Problem to solve>
Reproduce each line of the listing exactly.

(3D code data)
※ ※ ※

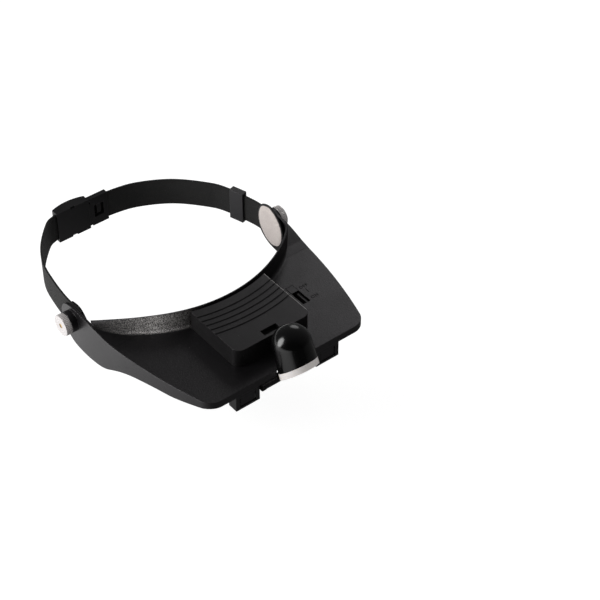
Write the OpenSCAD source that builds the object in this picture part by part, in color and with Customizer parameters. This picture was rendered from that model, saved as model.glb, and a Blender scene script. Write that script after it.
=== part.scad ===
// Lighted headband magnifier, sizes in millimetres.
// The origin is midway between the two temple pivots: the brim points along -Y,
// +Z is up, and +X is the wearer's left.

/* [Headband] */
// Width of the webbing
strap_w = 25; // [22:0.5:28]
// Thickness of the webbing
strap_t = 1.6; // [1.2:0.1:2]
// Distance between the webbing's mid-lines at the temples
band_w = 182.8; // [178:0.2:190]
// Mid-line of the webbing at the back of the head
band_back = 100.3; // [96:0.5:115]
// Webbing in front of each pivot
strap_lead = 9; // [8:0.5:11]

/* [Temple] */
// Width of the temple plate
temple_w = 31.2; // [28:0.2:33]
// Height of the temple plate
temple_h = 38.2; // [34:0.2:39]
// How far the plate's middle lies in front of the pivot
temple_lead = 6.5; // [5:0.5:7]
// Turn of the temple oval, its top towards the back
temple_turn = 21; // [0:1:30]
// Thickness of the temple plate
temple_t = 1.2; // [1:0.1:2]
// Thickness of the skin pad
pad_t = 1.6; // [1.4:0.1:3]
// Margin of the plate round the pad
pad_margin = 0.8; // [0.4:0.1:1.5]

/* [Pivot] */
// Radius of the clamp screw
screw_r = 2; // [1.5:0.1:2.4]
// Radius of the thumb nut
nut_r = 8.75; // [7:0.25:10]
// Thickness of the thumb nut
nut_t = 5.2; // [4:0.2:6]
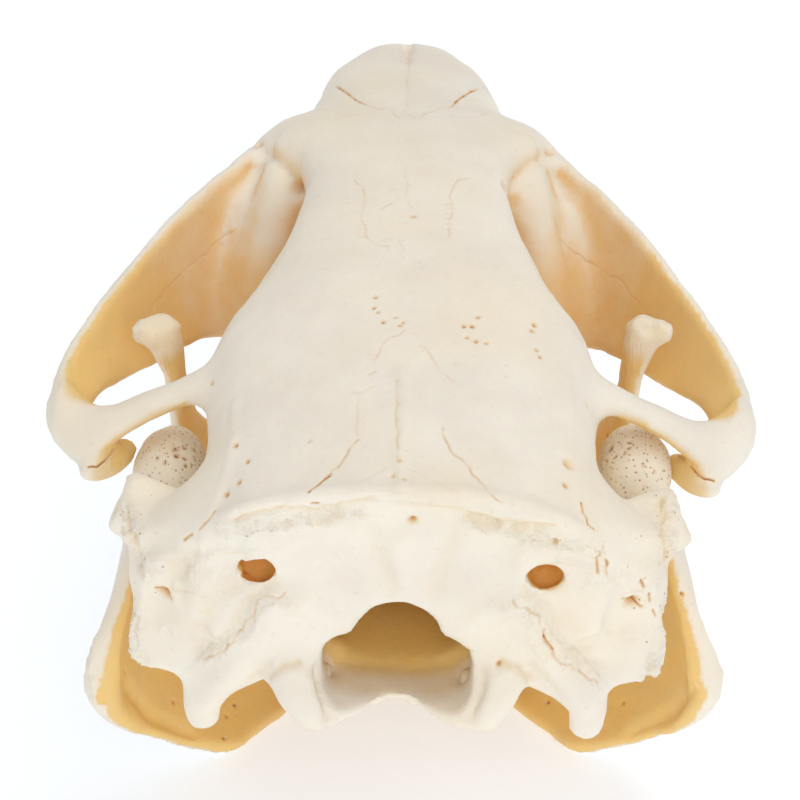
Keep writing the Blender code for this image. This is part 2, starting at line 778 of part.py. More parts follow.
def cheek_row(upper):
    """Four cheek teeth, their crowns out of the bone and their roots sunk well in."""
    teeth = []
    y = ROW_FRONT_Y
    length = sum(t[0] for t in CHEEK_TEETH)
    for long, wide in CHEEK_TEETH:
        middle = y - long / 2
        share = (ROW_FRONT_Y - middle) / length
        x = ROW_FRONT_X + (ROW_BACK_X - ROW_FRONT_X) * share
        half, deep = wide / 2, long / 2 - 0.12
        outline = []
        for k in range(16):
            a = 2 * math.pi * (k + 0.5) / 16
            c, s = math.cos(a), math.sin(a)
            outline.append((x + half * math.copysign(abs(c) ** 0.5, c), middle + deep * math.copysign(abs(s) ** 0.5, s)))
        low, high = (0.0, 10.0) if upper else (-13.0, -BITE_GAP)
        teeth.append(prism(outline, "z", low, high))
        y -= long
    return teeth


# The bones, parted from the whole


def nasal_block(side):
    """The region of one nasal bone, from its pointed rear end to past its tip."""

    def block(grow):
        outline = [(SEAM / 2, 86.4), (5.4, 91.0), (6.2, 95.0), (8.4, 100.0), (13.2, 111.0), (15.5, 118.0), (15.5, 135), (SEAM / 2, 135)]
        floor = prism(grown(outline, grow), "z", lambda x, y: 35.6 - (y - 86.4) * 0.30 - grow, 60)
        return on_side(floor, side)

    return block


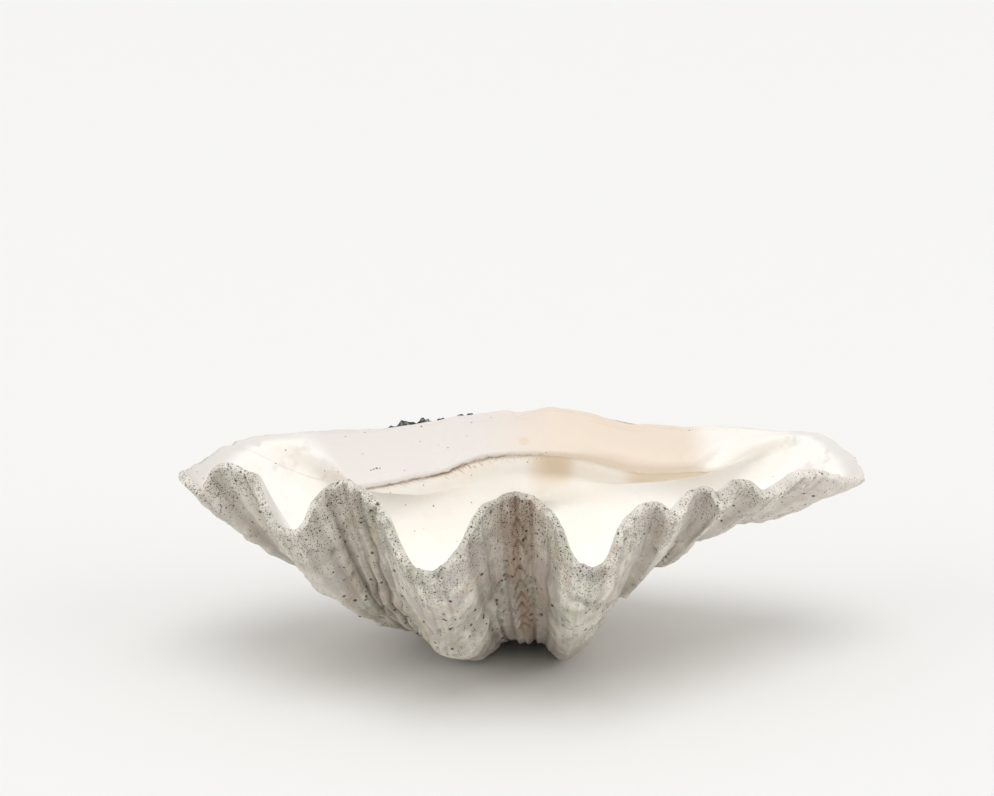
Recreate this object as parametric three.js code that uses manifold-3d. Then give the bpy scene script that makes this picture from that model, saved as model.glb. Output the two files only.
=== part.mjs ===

※ ※ ※

Reply to the exercise>
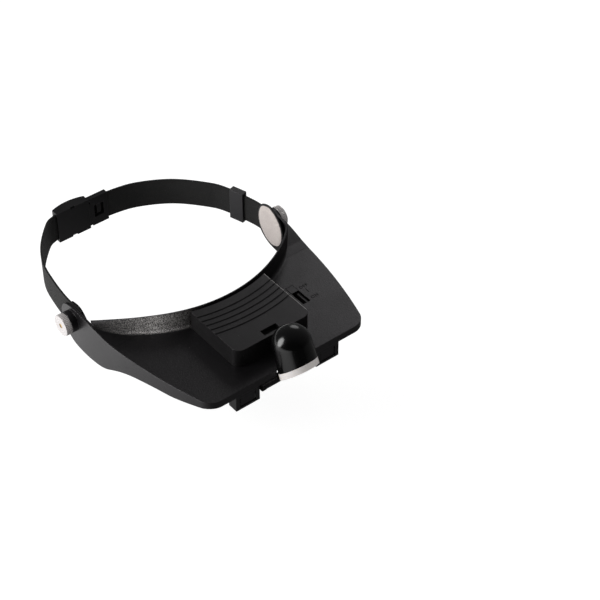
Write the OpenSCAD source that builds the object in this picture part by part, in color and with Customizer parameters. This picture was rendered from that model, saved as model.glb, and a Blender scene script. Write that script after it.
=== part.scad ===
// Lighted headband magnifier, sizes in millimetres.
// The origin is midway between the two temple pivots: the brim points along -Y,
// +Z is up, and +X is the wearer's left.

/* [Headband] */
// Width of the webbing
strap_w = 25; // [22:0.5:28]
// Thickness of the webbing
strap_t = 1.6; // [1.2:0.1:2]
// Distance between the webbing's mid-lines at the temples
band_w = 182.8; // [178:0.2:190]
// Mid-line of the webbing at the back of the head
band_back = 100.3; // [96:0.5:115]
// Webbing in front of each pivot
strap_lead = 9; // [8:0.5:11]

/* [Temple] */
// Width of the temple plate
temple_w = 31.2; // [28:0.2:33]
// Height of the temple plate
temple_h = 38.2; // [34:0.2:39]
// How far the plate's middle lies in front of the pivot
temple_lead = 6.5; // [5:0.5:7]
// Turn of the temple oval, its top towards the back
temple_turn = 21; // [0:1:30]
// Thickness of the temple plate
temple_t = 1.2; // [1:0.1:2]
// Thickness of the skin pad
pad_t = 1.6; // [1.4:0.1:3]
// Margin of the plate round the pad
pad_margin = 0.8; // [0.4:0.1:1.5]

/* [Pivot] */
// Radius of the clamp screw
screw_r = 2; // [1.5:0.1:2.4]
// Radius of the thumb nut
nut_r = 8.75; // [7:0.25:10]
// Thickness of the thumb nut
nut_t = 5.2; // [4:0.2:6]
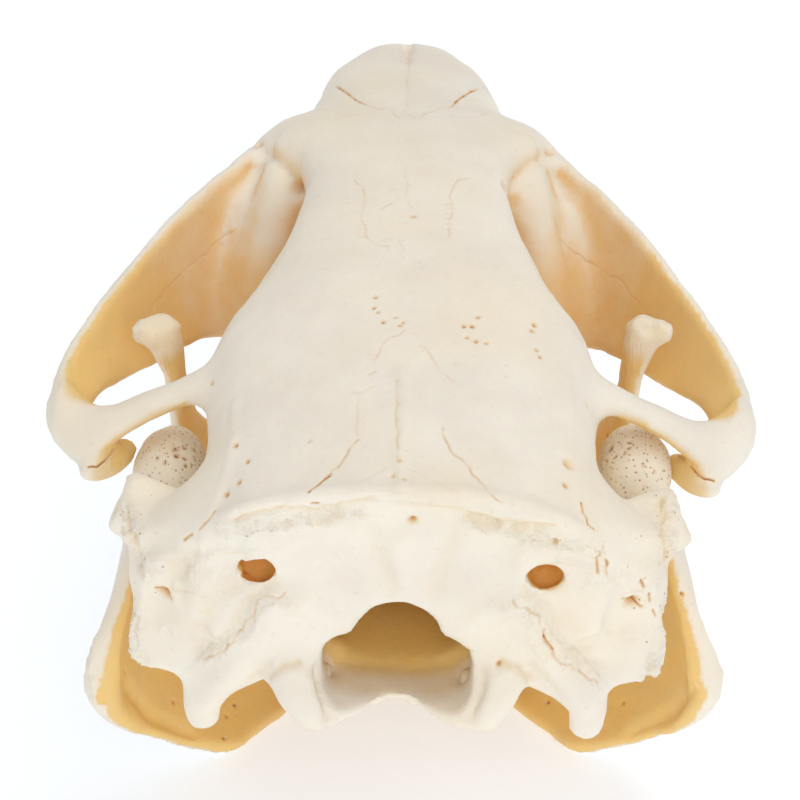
Keep writing the Blender code for this image. This is part 2, starting at line 778 of part.py. More parts follow.
def cheek_row(upper):
    """Four cheek teeth, their crowns out of the bone and their roots sunk well in."""
    teeth = []
    y = ROW_FRONT_Y
    length = sum(t[0] for t in CHEEK_TEETH)
    for long, wide in CHEEK_TEETH:
        middle = y - long / 2
        share = (ROW_FRONT_Y - middle) / length
        x = ROW_FRONT_X + (ROW_BACK_X - ROW_FRONT_X) * share
        half, deep = wide / 2, long / 2 - 0.12
        outline = []
        for k in range(16):
            a = 2 * math.pi * (k + 0.5) / 16
            c, s = math.cos(a), math.sin(a)
            outline.append((x + half * math.copysign(abs(c) ** 0.5, c), middle + deep * math.copysign(abs(s) ** 0.5, s)))
        low, high = (0.0, 10.0) if upper else (-13.0, -BITE_GAP)
        teeth.append(prism(outline, "z", low, high))
        y -= long
    return teeth


# The bones, parted from the whole


def nasal_block(side):
    """The region of one nasal bone, from its pointed rear end to past its tip."""

    def block(grow):
        outline = [(SEAM / 2, 86.4), (5.4, 91.0), (6.2, 95.0), (8.4, 100.0), (13.2, 111.0), (15.5, 118.0), (15.5, 135), (SEAM / 2, 135)]
        floor = prism(grown(outline, grow), "z", lambda x, y: 35.6 - (y - 86.4) * 0.30 - grow, 60)
        return on_side(floor, side)

    return block


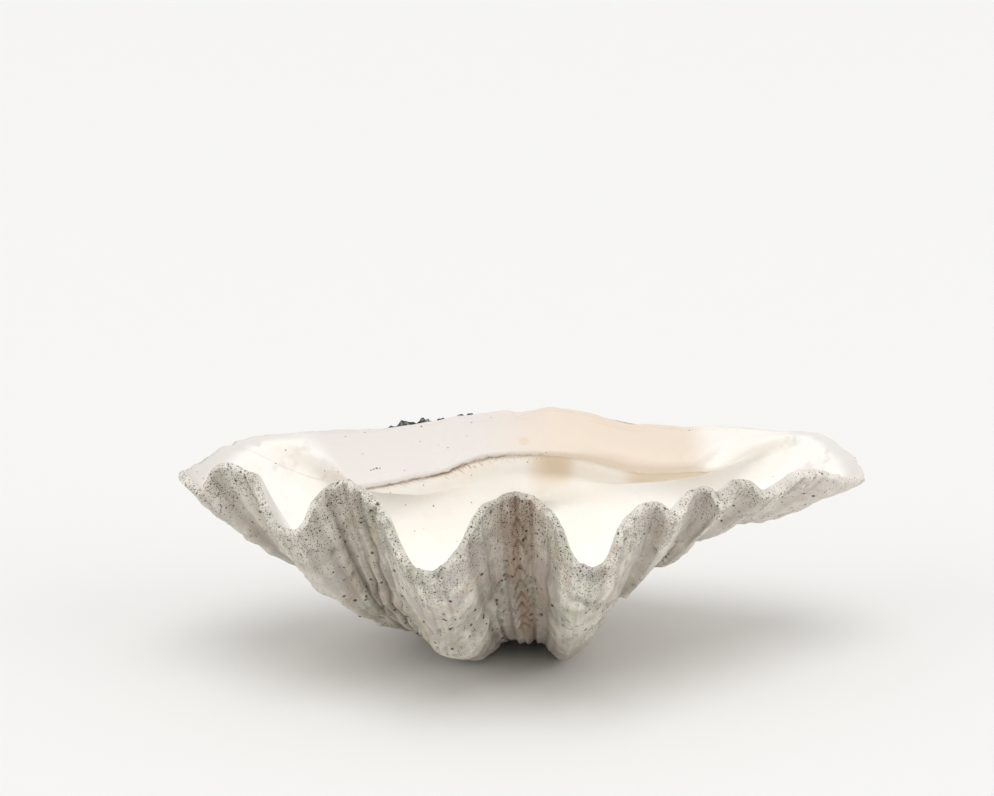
Recreate this object as parametric three.js code that uses manifold-3d. Then give the bpy scene script that makes this picture from that model, saved as model.glb. Output the two files only.
=== part.mjs ===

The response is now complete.